Repeat verbatim the lines of the data below, beginning with the line containing "What bpy script" and continuing to the end.

____ Material shown

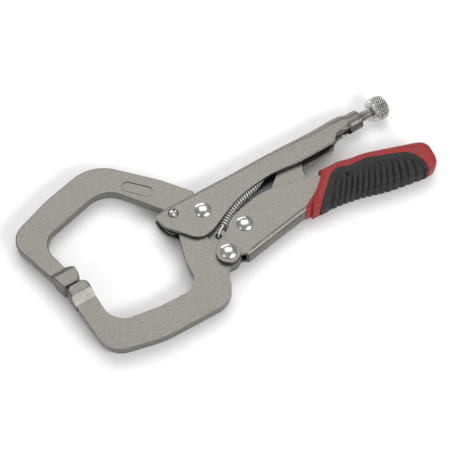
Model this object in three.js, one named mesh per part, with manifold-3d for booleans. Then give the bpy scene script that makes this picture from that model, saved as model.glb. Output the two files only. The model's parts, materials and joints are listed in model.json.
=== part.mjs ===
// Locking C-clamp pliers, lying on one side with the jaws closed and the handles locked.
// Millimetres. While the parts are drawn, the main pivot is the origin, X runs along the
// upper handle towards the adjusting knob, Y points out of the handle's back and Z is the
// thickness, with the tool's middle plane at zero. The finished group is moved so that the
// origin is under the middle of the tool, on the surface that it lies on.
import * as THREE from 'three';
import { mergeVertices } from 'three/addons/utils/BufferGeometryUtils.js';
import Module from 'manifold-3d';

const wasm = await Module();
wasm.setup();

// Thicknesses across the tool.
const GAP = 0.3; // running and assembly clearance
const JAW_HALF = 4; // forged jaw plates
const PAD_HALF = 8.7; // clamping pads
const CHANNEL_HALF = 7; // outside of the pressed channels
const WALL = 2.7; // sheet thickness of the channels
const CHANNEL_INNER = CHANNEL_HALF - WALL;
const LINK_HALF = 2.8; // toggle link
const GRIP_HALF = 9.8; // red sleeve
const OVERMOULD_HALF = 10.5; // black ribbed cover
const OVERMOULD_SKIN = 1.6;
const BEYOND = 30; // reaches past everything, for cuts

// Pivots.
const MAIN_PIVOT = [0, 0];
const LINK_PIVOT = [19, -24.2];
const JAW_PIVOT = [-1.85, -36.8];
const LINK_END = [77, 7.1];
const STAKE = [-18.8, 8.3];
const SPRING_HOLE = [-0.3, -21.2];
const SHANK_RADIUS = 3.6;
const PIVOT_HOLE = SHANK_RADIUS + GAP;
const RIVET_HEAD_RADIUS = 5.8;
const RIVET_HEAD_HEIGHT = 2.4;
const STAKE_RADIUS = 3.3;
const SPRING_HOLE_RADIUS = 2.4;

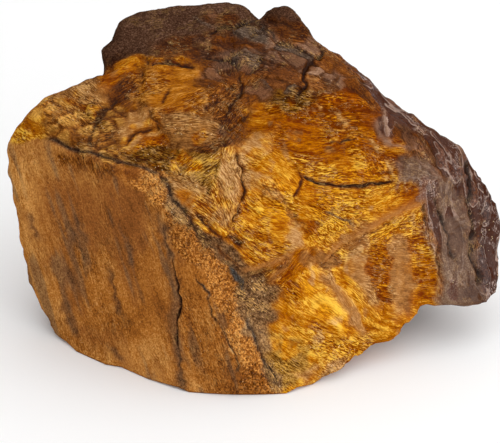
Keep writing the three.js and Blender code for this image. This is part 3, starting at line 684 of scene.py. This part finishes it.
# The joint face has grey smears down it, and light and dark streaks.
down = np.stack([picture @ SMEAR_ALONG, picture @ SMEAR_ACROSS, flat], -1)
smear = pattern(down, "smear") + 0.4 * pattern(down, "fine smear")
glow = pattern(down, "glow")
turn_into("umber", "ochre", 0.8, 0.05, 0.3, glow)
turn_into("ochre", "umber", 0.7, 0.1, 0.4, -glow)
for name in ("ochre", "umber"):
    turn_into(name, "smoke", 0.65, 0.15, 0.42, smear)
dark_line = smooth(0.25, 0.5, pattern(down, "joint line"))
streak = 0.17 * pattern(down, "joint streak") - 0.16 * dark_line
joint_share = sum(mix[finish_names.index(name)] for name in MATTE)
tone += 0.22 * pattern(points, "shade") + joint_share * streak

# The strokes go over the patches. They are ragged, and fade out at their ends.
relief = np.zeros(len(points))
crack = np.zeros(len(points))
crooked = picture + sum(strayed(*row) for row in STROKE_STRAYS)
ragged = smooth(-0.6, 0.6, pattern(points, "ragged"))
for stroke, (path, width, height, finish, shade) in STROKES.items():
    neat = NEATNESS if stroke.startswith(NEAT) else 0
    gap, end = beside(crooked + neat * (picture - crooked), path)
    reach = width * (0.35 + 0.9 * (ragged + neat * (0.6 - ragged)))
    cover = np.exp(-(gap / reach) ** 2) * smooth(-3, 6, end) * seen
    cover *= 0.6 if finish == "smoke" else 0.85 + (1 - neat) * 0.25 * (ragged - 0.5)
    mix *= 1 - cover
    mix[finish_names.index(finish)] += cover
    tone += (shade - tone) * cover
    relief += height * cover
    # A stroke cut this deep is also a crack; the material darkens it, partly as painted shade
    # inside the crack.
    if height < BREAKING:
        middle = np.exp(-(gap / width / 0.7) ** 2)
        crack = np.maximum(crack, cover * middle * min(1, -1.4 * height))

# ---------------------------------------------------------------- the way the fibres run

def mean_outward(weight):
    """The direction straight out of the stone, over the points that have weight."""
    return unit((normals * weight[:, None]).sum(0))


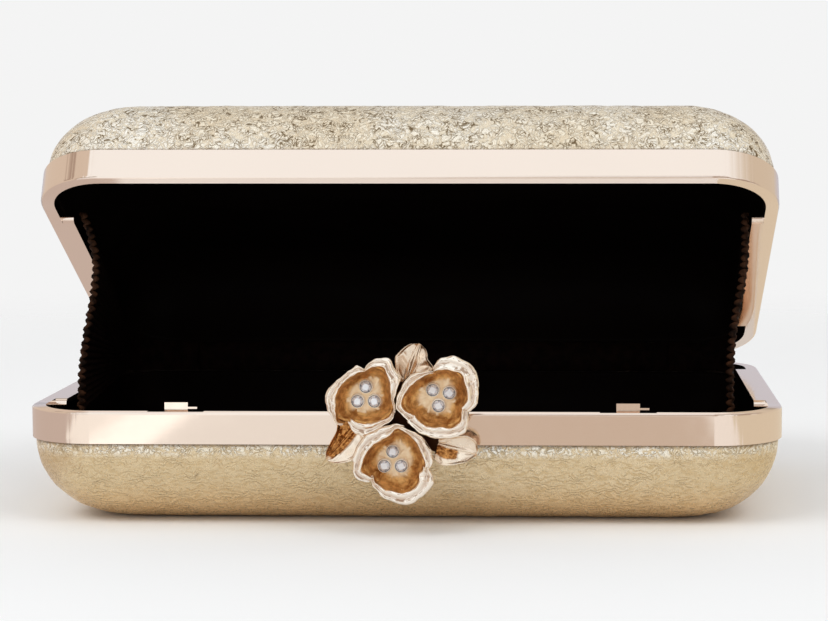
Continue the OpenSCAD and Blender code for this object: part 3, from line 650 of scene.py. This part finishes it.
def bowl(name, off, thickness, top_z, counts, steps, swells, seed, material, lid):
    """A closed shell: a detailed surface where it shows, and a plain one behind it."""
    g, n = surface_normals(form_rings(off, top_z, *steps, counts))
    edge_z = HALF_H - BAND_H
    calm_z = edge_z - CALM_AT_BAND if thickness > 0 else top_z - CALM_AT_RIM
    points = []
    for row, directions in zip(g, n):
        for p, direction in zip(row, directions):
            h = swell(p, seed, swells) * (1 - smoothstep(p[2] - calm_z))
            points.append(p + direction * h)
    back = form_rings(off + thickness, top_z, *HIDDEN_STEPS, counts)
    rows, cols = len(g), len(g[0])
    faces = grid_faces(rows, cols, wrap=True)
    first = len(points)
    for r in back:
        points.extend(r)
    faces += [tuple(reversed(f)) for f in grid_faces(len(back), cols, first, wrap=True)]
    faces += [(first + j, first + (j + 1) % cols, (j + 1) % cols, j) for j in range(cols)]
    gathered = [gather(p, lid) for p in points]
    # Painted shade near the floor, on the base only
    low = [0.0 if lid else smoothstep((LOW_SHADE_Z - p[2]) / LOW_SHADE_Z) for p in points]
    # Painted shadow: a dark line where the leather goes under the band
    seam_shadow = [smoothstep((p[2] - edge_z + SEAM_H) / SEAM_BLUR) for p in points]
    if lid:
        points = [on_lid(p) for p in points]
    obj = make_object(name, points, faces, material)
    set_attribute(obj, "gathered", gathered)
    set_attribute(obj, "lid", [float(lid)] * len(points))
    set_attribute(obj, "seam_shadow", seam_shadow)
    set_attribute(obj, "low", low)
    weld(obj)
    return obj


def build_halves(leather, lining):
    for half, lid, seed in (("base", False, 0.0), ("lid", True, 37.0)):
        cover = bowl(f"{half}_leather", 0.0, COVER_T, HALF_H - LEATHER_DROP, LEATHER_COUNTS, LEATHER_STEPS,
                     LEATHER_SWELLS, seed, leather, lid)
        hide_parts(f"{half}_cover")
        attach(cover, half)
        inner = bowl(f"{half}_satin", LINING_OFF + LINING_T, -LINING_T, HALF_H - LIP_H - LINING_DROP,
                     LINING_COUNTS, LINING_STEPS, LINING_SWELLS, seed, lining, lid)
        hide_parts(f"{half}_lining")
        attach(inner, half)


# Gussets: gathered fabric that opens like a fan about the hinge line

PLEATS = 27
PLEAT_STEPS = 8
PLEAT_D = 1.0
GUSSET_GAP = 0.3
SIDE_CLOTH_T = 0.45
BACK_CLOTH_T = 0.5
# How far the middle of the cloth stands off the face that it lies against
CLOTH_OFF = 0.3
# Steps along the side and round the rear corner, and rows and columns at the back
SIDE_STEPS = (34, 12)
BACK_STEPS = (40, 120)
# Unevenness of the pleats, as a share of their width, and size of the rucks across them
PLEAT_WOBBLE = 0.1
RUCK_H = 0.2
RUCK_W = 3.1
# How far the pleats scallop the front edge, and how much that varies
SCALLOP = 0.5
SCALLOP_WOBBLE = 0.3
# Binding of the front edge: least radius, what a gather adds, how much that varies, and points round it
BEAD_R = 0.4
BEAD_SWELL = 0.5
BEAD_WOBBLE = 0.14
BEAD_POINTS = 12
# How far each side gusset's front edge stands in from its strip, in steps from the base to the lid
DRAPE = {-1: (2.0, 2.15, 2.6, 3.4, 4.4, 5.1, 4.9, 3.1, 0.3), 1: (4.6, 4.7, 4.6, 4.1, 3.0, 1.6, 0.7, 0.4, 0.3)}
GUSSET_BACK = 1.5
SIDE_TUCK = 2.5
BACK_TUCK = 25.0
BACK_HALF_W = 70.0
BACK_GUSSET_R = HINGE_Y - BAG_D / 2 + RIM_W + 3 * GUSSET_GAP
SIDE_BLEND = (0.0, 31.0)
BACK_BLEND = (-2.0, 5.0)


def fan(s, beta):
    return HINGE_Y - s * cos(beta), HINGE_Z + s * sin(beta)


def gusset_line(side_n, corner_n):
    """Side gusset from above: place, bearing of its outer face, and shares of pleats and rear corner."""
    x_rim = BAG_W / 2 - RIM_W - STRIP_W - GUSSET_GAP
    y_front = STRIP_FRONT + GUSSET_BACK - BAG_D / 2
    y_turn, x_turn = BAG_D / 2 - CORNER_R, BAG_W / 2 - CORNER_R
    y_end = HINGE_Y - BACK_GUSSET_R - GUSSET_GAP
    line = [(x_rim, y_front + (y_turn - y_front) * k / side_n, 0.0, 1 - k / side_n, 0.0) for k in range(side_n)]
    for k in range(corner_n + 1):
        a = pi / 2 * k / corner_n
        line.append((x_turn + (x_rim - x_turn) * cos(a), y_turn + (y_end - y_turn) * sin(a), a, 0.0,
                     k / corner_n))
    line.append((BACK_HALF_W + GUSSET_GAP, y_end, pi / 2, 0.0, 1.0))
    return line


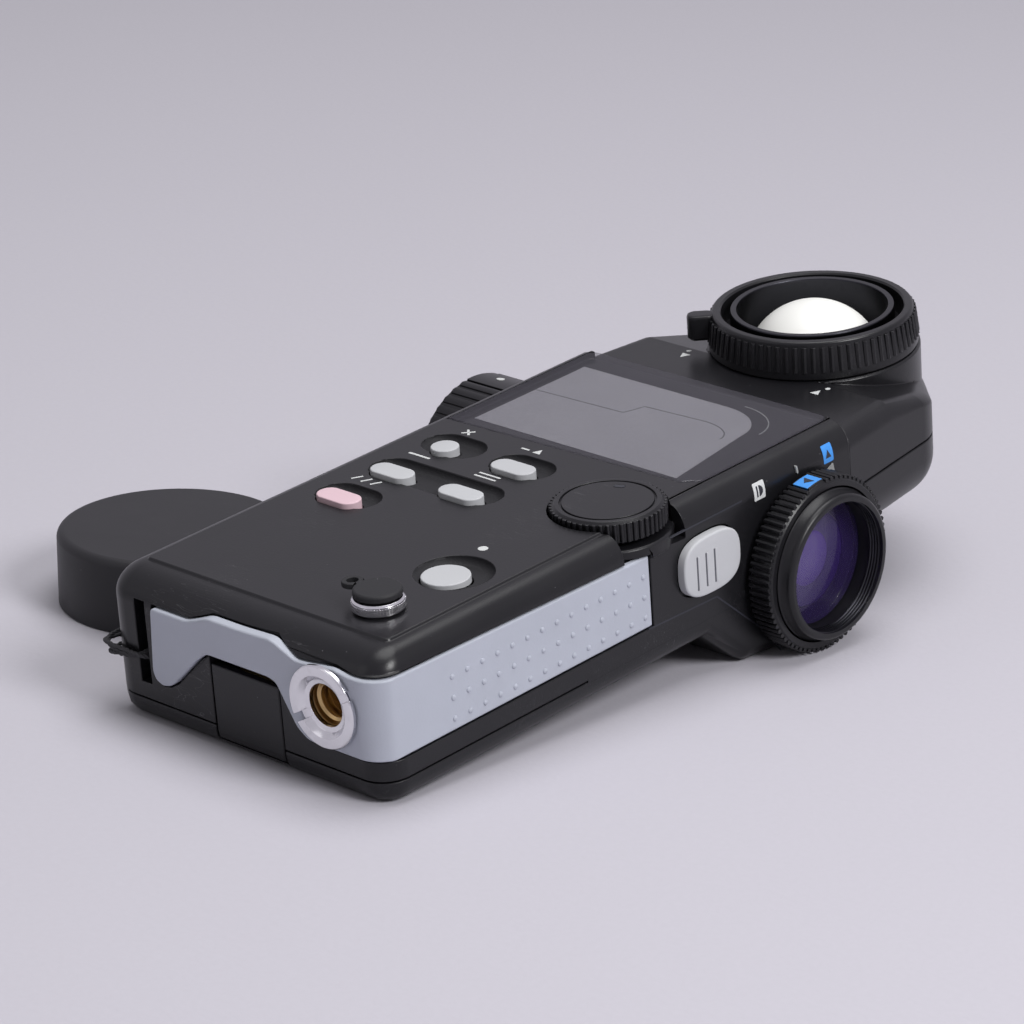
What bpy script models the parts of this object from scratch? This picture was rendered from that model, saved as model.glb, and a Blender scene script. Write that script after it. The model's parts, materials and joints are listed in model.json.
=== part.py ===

________

Answer for this exercise
What bpy script models the parts of this object from scratch? This picture was rendered from that model, saved as model.glb, and a Blender scene script. Write that script after it. The model's parts, materials and joints are listed in model.json.
=== part.py ===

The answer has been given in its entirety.